Konflik sebagai Narkotika, Memabukkan dan Mengisolasi
Layaknya narkotika, konflik digital menawarkan “high” atau sensasi puncak yang instan—perasaan diakui, didengar (atau sebaliknya, merasa menjadi martir). Namun, setelah efeknya mereda, yang tersisa adalah kehampaan, kelelahan mental, dan seringkali, rasa penyesalan.
Yang lebih berbahaya, zat adiktif ini mengisolasi kita dalam ruang gema (echo chamber). Algoritma akan terus menyajikan konten serupa yang mengkonfirmasi bias kita, memperdalam jurang pemisah, dan mengubah “yang lain” menjadi musuh digital yang abstrak. Empati dan nuansa lenyap, digantikan oleh label, stereotip, dan kemarahan yang disederhanakan.
Jangan Jadikan Hati sebagai Medan Perang Orang Lain
Dari kacamata spiritual, fenomena ini adalah ujian zaman yang dahsyat. Banyak ajaran inti spiritualitas mengingatkan kita untuk menjaga pikiran, perkataan, dan ketenangan batin. Konflik digital yang tiada henti merampas ketiga hal itu.

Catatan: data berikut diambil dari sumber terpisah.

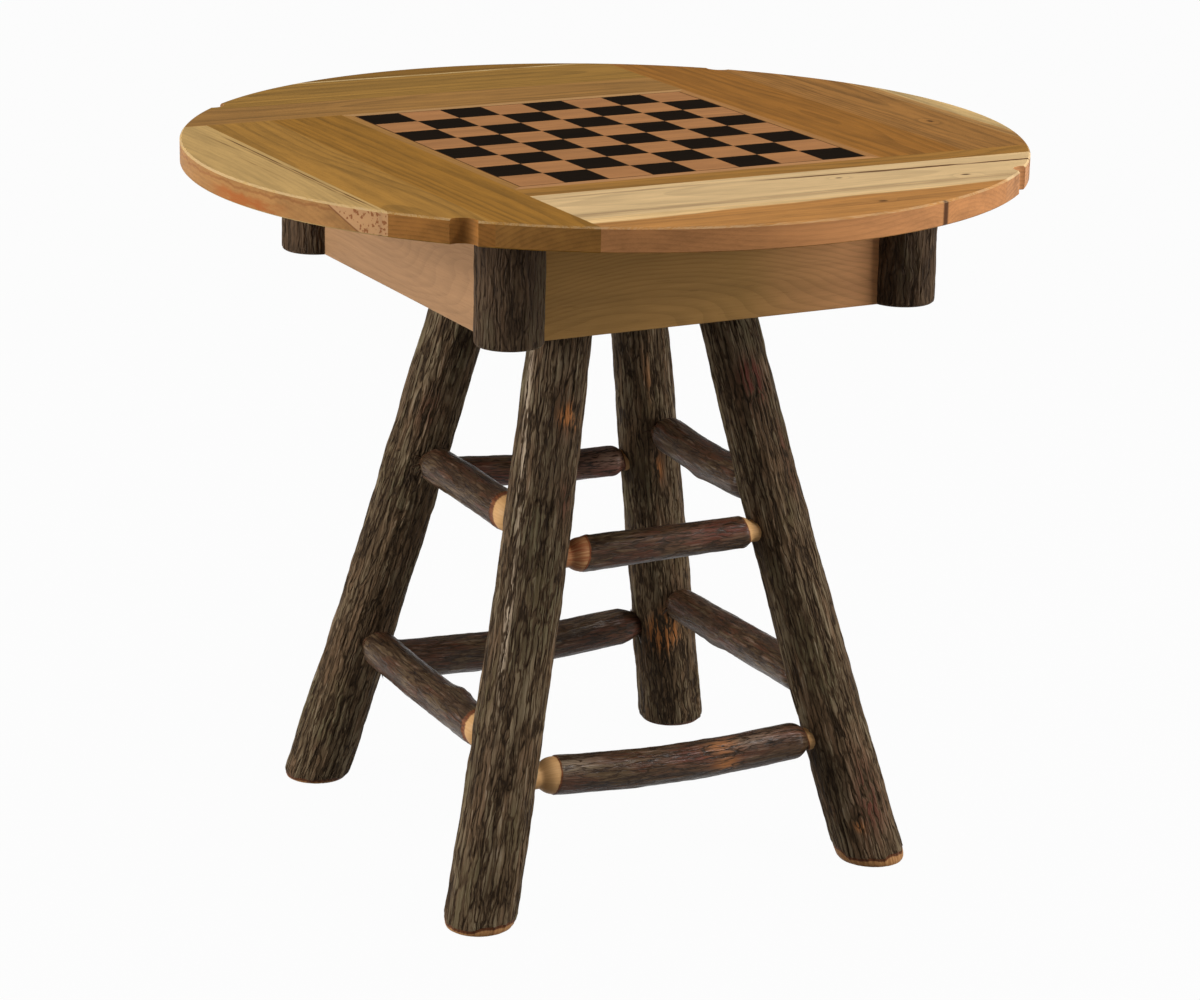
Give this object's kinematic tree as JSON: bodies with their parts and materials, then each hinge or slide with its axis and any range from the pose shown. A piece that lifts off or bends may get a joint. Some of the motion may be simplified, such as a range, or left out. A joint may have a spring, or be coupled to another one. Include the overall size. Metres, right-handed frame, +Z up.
{
  "type": "rustic game table",
  "caption": "Round log game table: pinwheel plank top with inlaid checkerboard, log-post apron box, splayed bark-on legs tied by round rungs.",
  "frame": {"origin": "on the floor, under the middle of the round top", "axes": "+Z up; +X to the right along the front apron; +Y to the back, away from the front apron"},
  "size_m": [0.9144, 0.9144, 0.7874],
  "materials": {
    "hickory_bark": "bark-on hickory log, clear satin lacquer, peeled where it is cut",
    "golden_board": "planed hickory, golden brown heart, clear satin lacquer",
    "sapwood_board": "planed hickory, pale sapwood with brown streaks, clear satin lacquer",
    "brown_board": "planed hickory, warm brown heart, clear satin lacquer",
    "apron_board": "planed hickory board, pinkish tan, clear satin lacquer",
    "light_veneer": "pinkish light veneer, clear satin lacquer",
    "dark_veneer": "black-dyed veneer, clear satin lacquer",
    "hidden_wood": "plain unfinished hardwood",
    "screw_steel": "zinc-plated steel"
  },
  "bodies": {
    "root": {"back_apron": "apron_board", "back_cleat": "hidden_wood", "back_left_leg": "hickory_bark", "back_left_post": "hickory_bark", "back_lower_rung": "hickory_bark", "back_panel_border": "light_veneer", "back_right_leg": "hickory_bark", "back_right_post": "hickory_bark", "back_top_inner_strip": "golden_board", "back_top_middle_strip": "golden_board", "back_top_outer_strip": "sapwood_board", "back_upper_rung": "hickory_bark", "cleat_side_screws": "screw_steel", "cleat_up_screws": "screw_steel", "dark_squares": "dark_veneer", "front_apron": "apron_board", "front_cleat": "hidden_wood", "front_left_leg": "hickory_bark", "front_left_post": "hickory_bark", "front_lower_rung": "hickory_bark", "front_panel_border": "light_veneer", "front_right_leg": "hickory_bark", "front_right_post": "hickory_bark", "front_top_inner_strip": "brown_board", "front_top_middle_strip": "sapwood_board", "front_top_outer_strip": "brown_board", "front_upper_rung": "hickory_bark", "left_apron": "apron_board", "left_cleat": "hidden_wood", "left_lower_rung": "hickory_bark", "left_panel_border": "light_veneer", "left_top_inner_strip": "golden_board", "left_top_middle_strip": "golden_board", "left_top_outer_strip": "sapwood_board", "left_upper_rung": "hickory_bark", "leg_plate": "hidden_wood", "leg_wedges": "hidden_wood", "light_squares": "light_veneer", "panel_core": "hidden_wood", "panel_stringing": "dark_veneer", "plate_screws": "screw_steel", "right_apron": "apron_board", "right_cleat": "hidden_wood", "right_lower_rung": "hickory_bark", "right_panel_border": "light_veneer", "right_top_inner_strip": "brown_board", "right_top_middle_strip": "brown_board", "right_top_outer_strip": "sapwood_board", "right_upper_rung": "hickory_bark", "top_seam_tongues": "hidden_wood"}
  },
  "joints": []
}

- Menjaga Pikiran (Mindfulness Digital): Setiap konten yang kita konsumsi adalah makanan bagi pikiran. Jika kita terus-menerus menyantap “makanan” beracun berupa kebencian dan pertikaian, hati dan pikiran kita akan keracunan. Spiritualitas mengajarkan kita untuk selektif dan sadar (conscious scrolling). Apakah ini membangun atau merusak ketenteraman jiwa?

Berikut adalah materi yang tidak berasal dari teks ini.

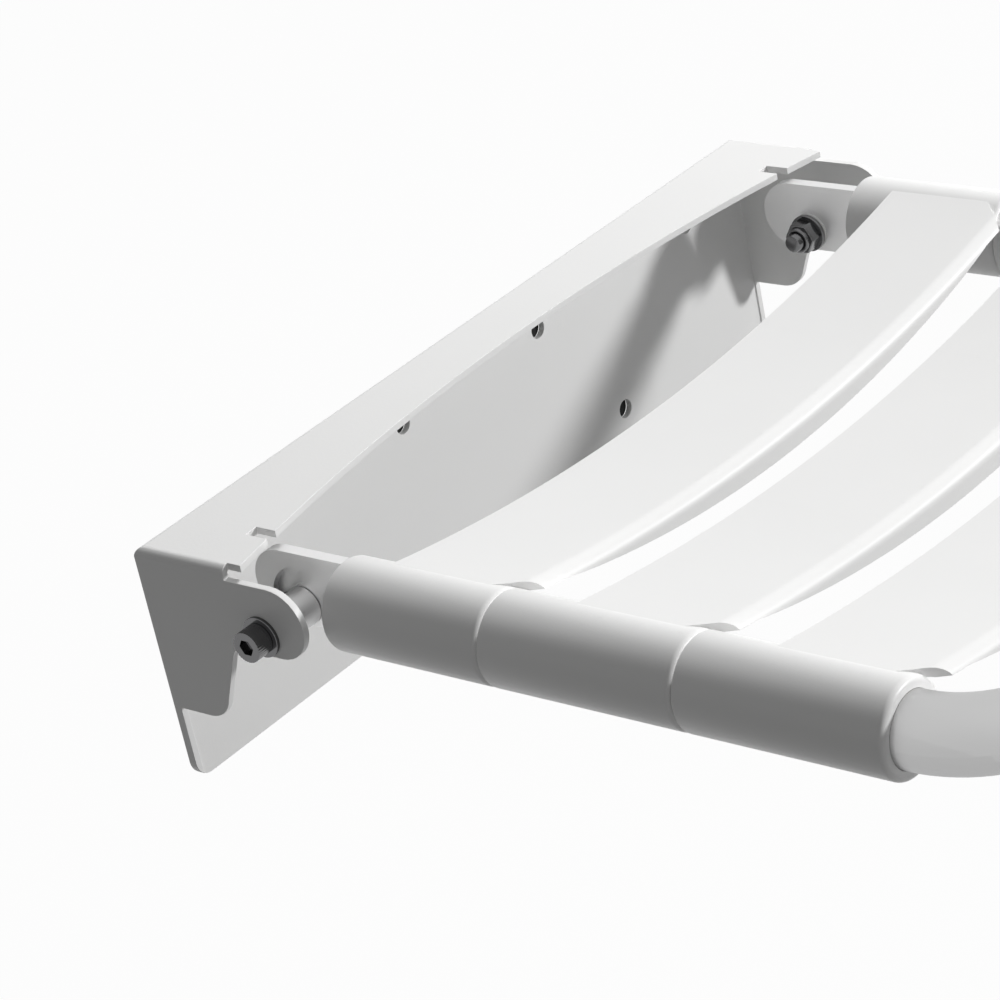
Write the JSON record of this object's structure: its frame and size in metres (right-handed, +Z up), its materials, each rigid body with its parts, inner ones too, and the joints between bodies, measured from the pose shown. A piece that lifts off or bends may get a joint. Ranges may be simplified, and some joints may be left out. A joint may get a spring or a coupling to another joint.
{
  "type": "fold down wall seat",
  "caption": "Wall seat that folds up: a bent sheet bracket carries a U shaped tube frame on two pivots, with sagging moulded slats sleeved on the tube.",
  "frame": {"origin": "middle of the bracket's back plate, on its wall face", "axes": "+X along the wall, +Y into the wall, so the seat points along -Y, +Z up"},
  "size_m": [0.4192, 0.395, 0.105],
  "materials": {
    "coated_sheet": "satin powder coat",
    "seat_plastic": "fine satin",
    "frame_metal": "fine satin",
    "fastener_steel": "bright",
    "bush_plastic": "plain"
  },
  "bodies": {
    "bracket": {"wall_bracket": "coated_sheet", "stop_pin_left": "fastener_steel", "stop_pin_right": "fastener_steel", "pivot_bolt_left": "fastener_steel", "pivot_bolt_right": "fastener_steel", "outer_washer_left": "fastener_steel", "outer_washer_right": "fastener_steel", "spacer_tube_left": "frame_metal", "spacer_tube_right": "frame_metal", "inner_washer_left": "fastener_steel", "inner_washer_right": "fastener_steel", "lock_nut_left": "fastener_steel", "lock_nut_right": "fastener_steel"},
    "seat": {"seat_tube": "frame_metal", "lug_left": "frame_metal", "lug_right": "frame_metal", "pivot_bush_left": "bush_plastic", "pivot_bush_right": "bush_plastic", "lug_pin_left": "fastener_steel", "lug_pin_right": "fastener_steel", "slat_rear": "seat_plastic", "slat_middle": "seat_plastic", "slat_front": "seat_plastic", "slat_screws_rear": "fastener_steel", "slat_screws_middle": "fastener_steel", "slat_screws_front": "fastener_steel"}
  },
  "joints": [
    {"name": "seat_fold", "type": "hinge", "parent": "bracket", "child": "seat", "pos_m": [0, -0.061, 0.0257], "axis": [-1, 0, 0], "range_deg": [0, 90]}
  ]
}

- Menjaga Ucapan (& Ketikan): Dalam banyak tradisi, kata-kata adalah doa dan memiliki kekuatan pencipta. Setiap kali kita mengetik komentar pedas atau menyebarkan informasi yang belum diverifikasi, kita sedang menabur benih karma digital. Apakah kata-kata ini akan menyembuhkan atau melukai?
- Menjaga Ketenangan Batin, adalah tujuan akhir banyak jalan spiritual adalah kedamaian internal (inner peace). Platform yang memanfaatkan konflik adalah lawan dari kedamaian ini. Mereka mendorong kita untuk bereaksi, bukan merenung; untuk menghakimi, bukan memahami.
Melawan Arus Menjadi Pengguna yang Berdaulat
Lalu, apa yang bisa kita lakukan? Menjadi Luddite dan menolak teknologi bukanlah solusi. Kita perlu menjadi pengguna yang berdaulat dan sadar.
· Kenali Desainnya: Sadari bahwa dorongan untuk terus-menerus memeriksa dan berdebat itu by design. Anda sedang dirancang untuk kecanduan.
· Kurangi Pemicu (Digital Detox): Tentukan batasan. Nonaktifkan notifikasi, alokasikan waktu bebas gawai, dan kultivasi ruang hening di dunia nyata.
· Mengutamakan Koneksi Nyata: Alihkan energi dari berdebat dengan anonim di dunia maya kepada berdialog dengan kasih di dunia nyata. Rekatkan yang retak, sambangilah saudara.
· Berkontribusi Positif: Gunakan platform untuk menyebarkan kebaikan, pengetahuan, dan empati. Jadilah algoritma kebaikan itu sendiri dengan sengaja mengonsumsi dan membagikan konten yang membangun.
Merebut Kembali Kemanusiaan Kita
Kutipan tersebut adalah cermin dan panggilan untuk bangkit. Jika konflik adalah narkotika digital, maka kesadaran adalah penawarnya, dan kearifan adalah program rehabilitasinya. Di era di mana segala sesuatu dirancang untuk mencuri perhatian dan memecah belah, tindakan paling revolusioner yang bisa kita lakukan adalah: memilih untuk tetap tenang, tetap terkoneksi dengan manusia di seberang layar, dan menjaga kesucian batin kita di tengah hiruk-pikuk digital.
Mari kita berhenti menjadi konsumen pasif yang diombang-ambingkan arus konflik. Mari kita menjadi manusia yang merdeka, yang menggunakan teknologi tanpa diperbudak olehnya, dan yang menjaga api spiritual kemanusiaan kita tetap menyala, bahkan di tengah badai digital yang paling dahsyat sekalipun.